The SQS interface is nice looking. Intuitive, friendly, no crazy hidden dropdowns or missing functionality like multi-file inline editing (cough lambda). It will lead you into a false sense of security, because once you try to set up security for this thing...you'll probably cry. I set up no less than 6 accounts (key + secret, cognito with auth, cognito without auth, admin permissions, hard coded, everyone has access...) trying to get the stupid credentials to validate for a basic SQS send through lambda. Nothing worked. The solution (for me) was to use a config.json file that had my credentials in it, and just import that file.

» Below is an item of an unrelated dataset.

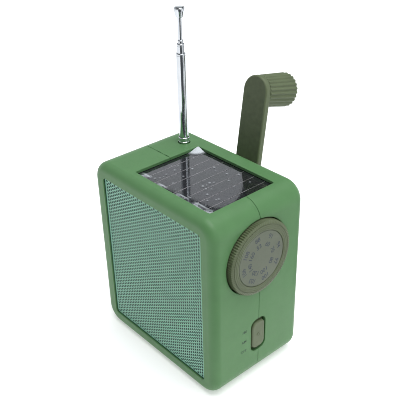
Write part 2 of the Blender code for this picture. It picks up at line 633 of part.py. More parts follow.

I deleted out probably 5 roles/users after that nonsense was taken care of, not counting the permissions I yanked from the lambda function's supplied role/policy.
All in all, its taken me over two months to get my Echo to be what I consider the bare minimum of useful as a smart home device. I work as a professional developer with years of experience in the industry (although, full disclosure, this was my first stab at pretty much anything deep-dive aws or raspberry pi related), and I've worked with all of the languages involved in setting up a custom Echo skill for multiple years. I can only imagine how horrifically painful this process must be for someone who is not a developer, does not understand how (or what to do) to achieve something like this, and who doesn't have money to throw at the problem. I imagine for most people, the echo is a decorative brick, a circular (and lousier) voice-activated phone.
For what it is, I give it 2/5 stars. For what it SHOULD be, I give it a -2/5 stars.
In the end, my Echo-Pi setup can now process any LAN API requests I want it to for my smartTv, my PhilipsHue Bulbs or anything else that isn't available over the wider internet. I can tell it to turn on my PS4 and it will switch on the TV, change the input to the appropriate setting, send a WOL request to my PS4 (hit or miss), and dim the lights for some game time all at once. This is one example of the sort of things the Echo can do once it has this kind of setup, whereas before it could only dim the lights.
And Amazon wonders why no one is programming awesome software for their device.